Je voudrais dire des choses importantes, presque définitives, mais les grandes émotions ne se racontent pas.
Muguette était une espèce de sainte laïque, c’était la Jeanne de Brassens, c’était une bonne âme, une “juste", tour à tour couturière, vendeuse, bibliothécaire mais surtout militante acharnée, ne laissant passer aucune injustice, toujours là où il fallait être.
Et nous l’Unité en 1991, nous avions décidé de jeter nos forces artistiques non plus sur le monde entier, mais sur un petit lopin de terre de l’Est de la France avec la ferme conviction que si le théâtre avait changé le cours de notre existence, il était capable de transformer le destin des habitants d’une petite ville.
Résolument nous avions décidé de nous adresser aux Dédés, aux Mimis, aux Momos, et à Muguette.

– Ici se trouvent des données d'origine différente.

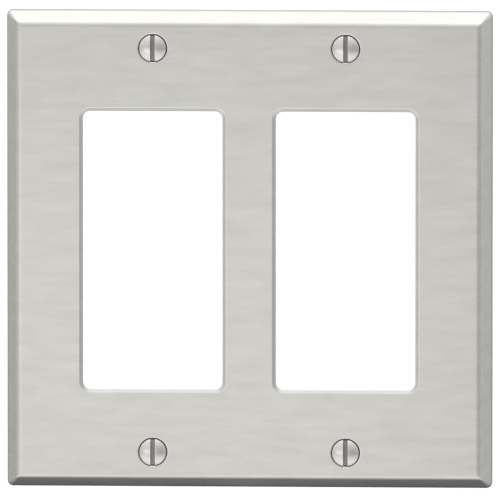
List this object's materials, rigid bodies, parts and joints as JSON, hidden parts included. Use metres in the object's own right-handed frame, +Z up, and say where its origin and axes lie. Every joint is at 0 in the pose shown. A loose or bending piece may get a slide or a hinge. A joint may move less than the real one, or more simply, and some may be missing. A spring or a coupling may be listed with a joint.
{
  "type": "wall plate cover",
  "caption": "Brushed stainless steel wall plate for a pair of rocker-style devices, with slotted oval-head fixing screws.",
  "frame": {"origin": "centre of the plate's outline on the wall's surface, which is the plane of its rim", "axes": "+X along the plate's width to the viewer's right, +Y into the wall, +Z up; the brushed face looks along -Y"},
  "size_m": [0.1158, 0.0139, 0.1142],
  "materials": {
    "brushed_plate": "fine horizontal brushed satin, polished border",
    "screw_steel": "bright turned heads"
  },
  "bodies": {
    "plate": {"wall_plate": "brushed_plate"},
    "screw_top_left": {"screw_top_left": "screw_steel"},
    "screw_top_right": {"screw_top_right": "screw_steel"},
    "screw_bottom_left": {"screw_bottom_left": "screw_steel"},
    "screw_bottom_right": {"screw_bottom_right": "screw_steel"}
  },
  "joints": [
    {"name": "top_left_screw_out", "type": "slide", "parent": "plate", "child": "screw_top_left", "axis": [0, -1, 0], "range_m": [0, 0.016]},
    {"name": "top_right_screw_out", "type": "slide", "parent": "plate", "child": "screw_top_right", "axis": [0, -1, 0], "range_m": [0, 0.016]},
    {"name": "bottom_left_screw_out", "type": "slide", "parent": "plate", "child": "screw_bottom_left", "axis": [0, -1, 0], "range_m": [0, 0.016]},
    {"name": "bottom_right_screw_out", "type": "slide", "parent": "plate", "child": "screw_bottom_right", "axis": [0, -1, 0], "range_m": [0, 0.016]}
  ]
}
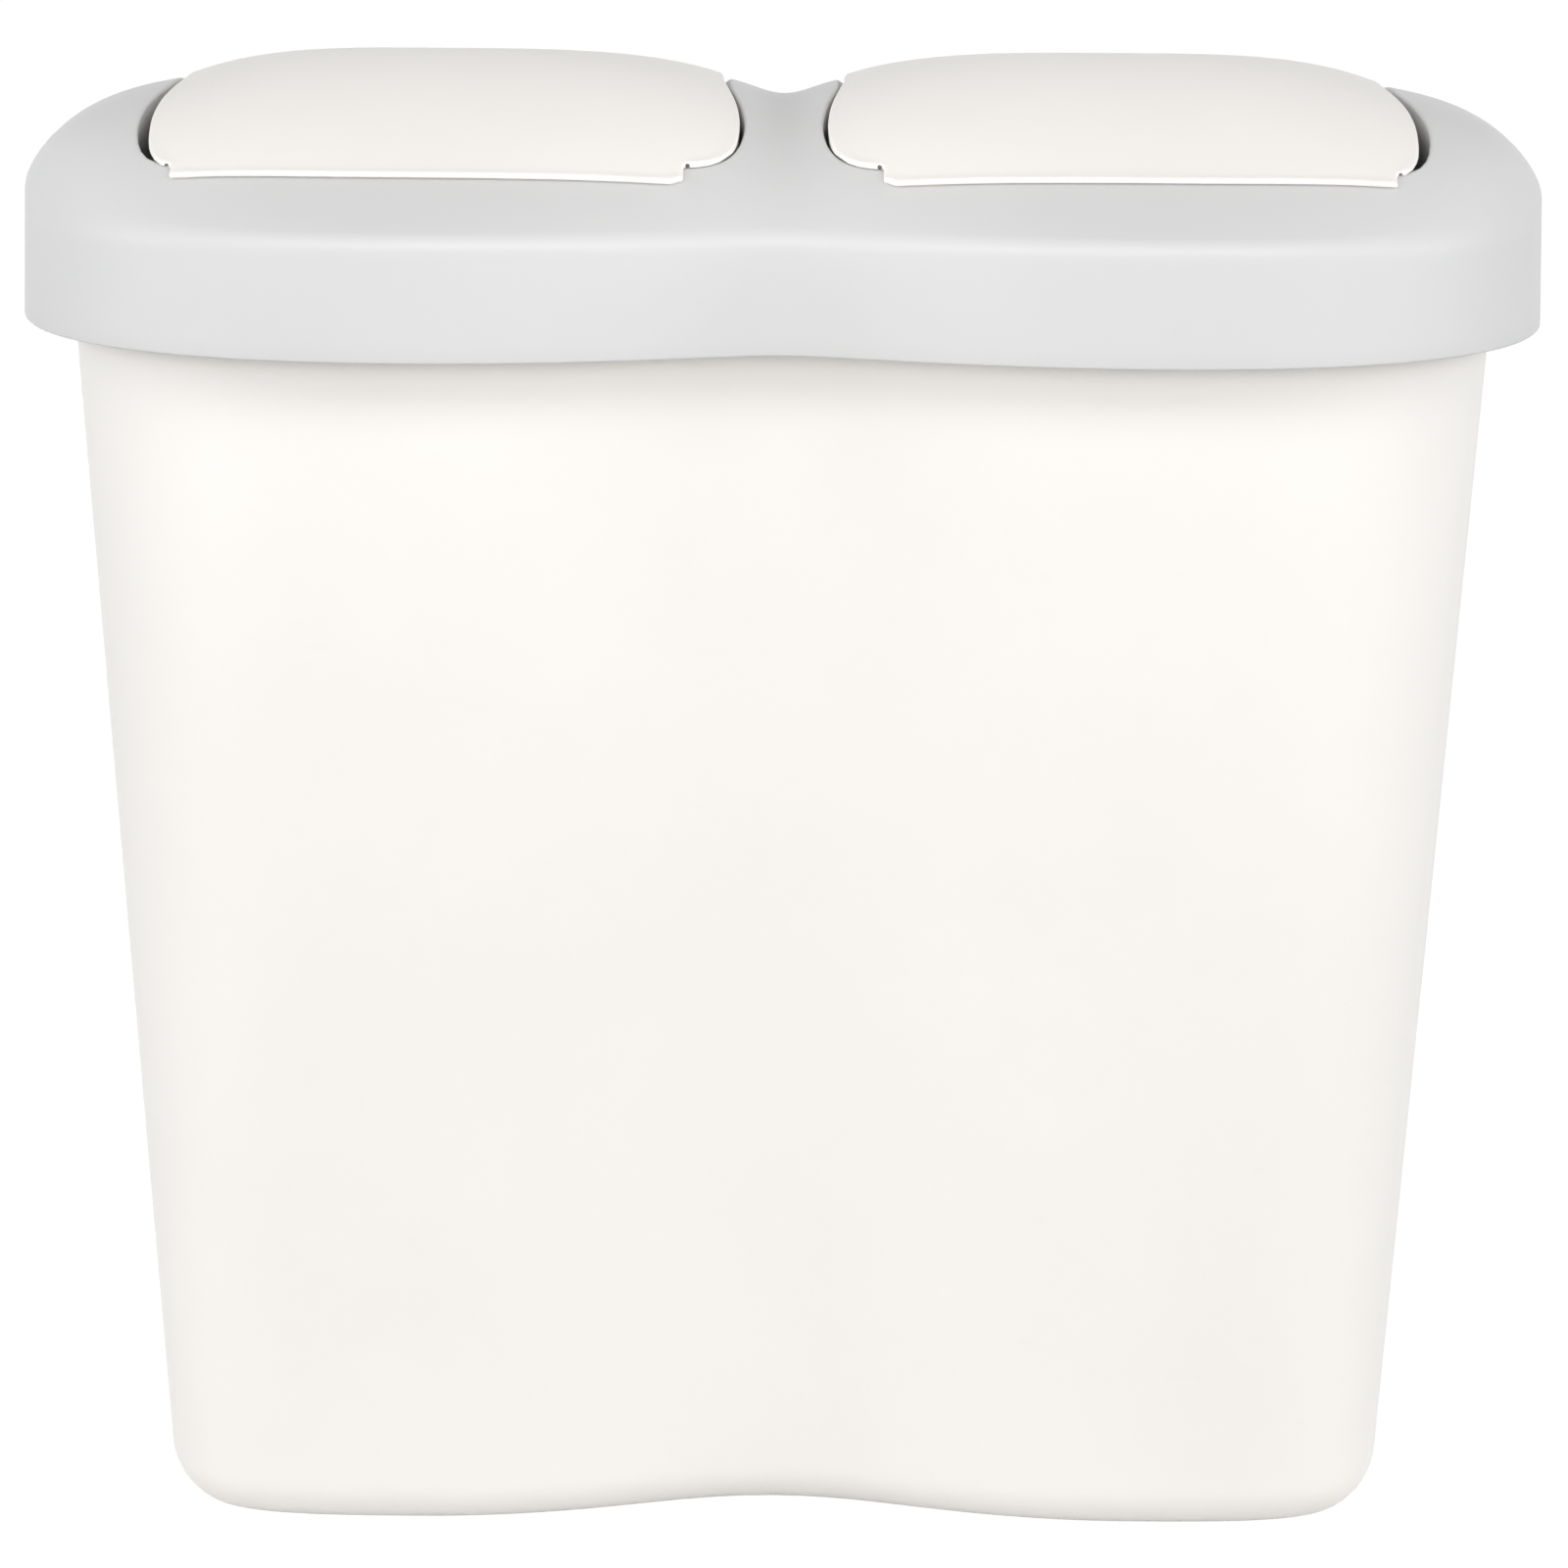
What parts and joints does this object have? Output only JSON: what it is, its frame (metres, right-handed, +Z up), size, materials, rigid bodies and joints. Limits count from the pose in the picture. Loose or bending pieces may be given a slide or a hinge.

Adieu Paris, le succès, la notoriété, les Molières, adieu les lieux culturels légitimants, les grands théâtres nationaux, les centres dramatiques, adieu l’entre-soi, adieu la carrière, notre cible c’était le Pays de Montbéliard.
Nous étions tels des moines conquérants animés d’une foi profonde, persuadés que l’Art pouvait sauver le monde, persuadés que nous étions une petite roue dentée du grand mécanisme de la Révolution.
Ainsi en 2000 nous avions écrit une pièce pour Muguette, elle nous réclamait du Brecht et un théâtre de vérité.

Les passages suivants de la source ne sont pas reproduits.